Hi Ali, blessings to you.

Elohim is generally considered a plural of Eloah (Eloah corresponds to the Aramaic Elohe.)
However, despite being a plural name, the entity bearing this name is singular.

Compare the name "Ephraim" - its a plural word, but its the name of a singular person (and later the tribe bearing his name.)
Ephraim, the person, just like Elohim, the one God, is always referred to as "you" (singular), and "he/him" (singular) and not "ye" (plural), "they" or "them".
So its a singular entity whose name happens to be plural.

As for the actual meaning of Eloah, of which Elohim is the plural or majestic form, that's another question.
It may mean "god", or it may mean something like "force" or "power".
It could make sense for one Creator to have multiple powers, controlling the many forces of the world, thus explaining the name.

 

 

 

 

please tell me whether the word _ ’ĕlōhê_ is singular or plural as in eloah or elohim and why. i have seen different translations and that is confusing.

 

the SUM of all powers taken separately by gentiles to be many is one. it is mathematically singular!

 

the term should be taken as singular "compound" thus it ends with final "...him".

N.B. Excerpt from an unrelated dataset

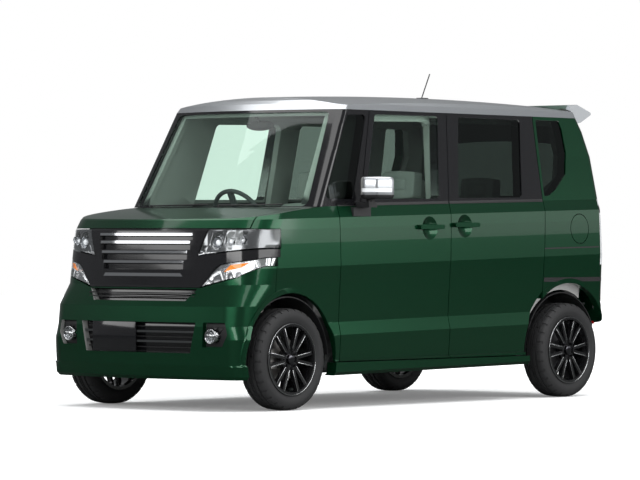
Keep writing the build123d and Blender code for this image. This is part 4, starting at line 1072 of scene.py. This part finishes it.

all the powers that be which gentiles take to be separately accounted to many gods (god of harvest, god of war, etc.) are known to Israel to be Only One G-d, the G-d of Avrahom, Itzchak and Yaakov.

 

do not muddle your antagonistic thoughts into the term. learn if you must.

 

 



please and i beg you beryl,

do not rrespond to my posts with such language.

 

your faith is your faith and i have no right to question it.

 

hope you too, can extend the same courtesy to me

or better yet keep away from posts.

 

 

beryl etanah said:

 

do not muddle your antagonistic thoughts into the term. learn if you must.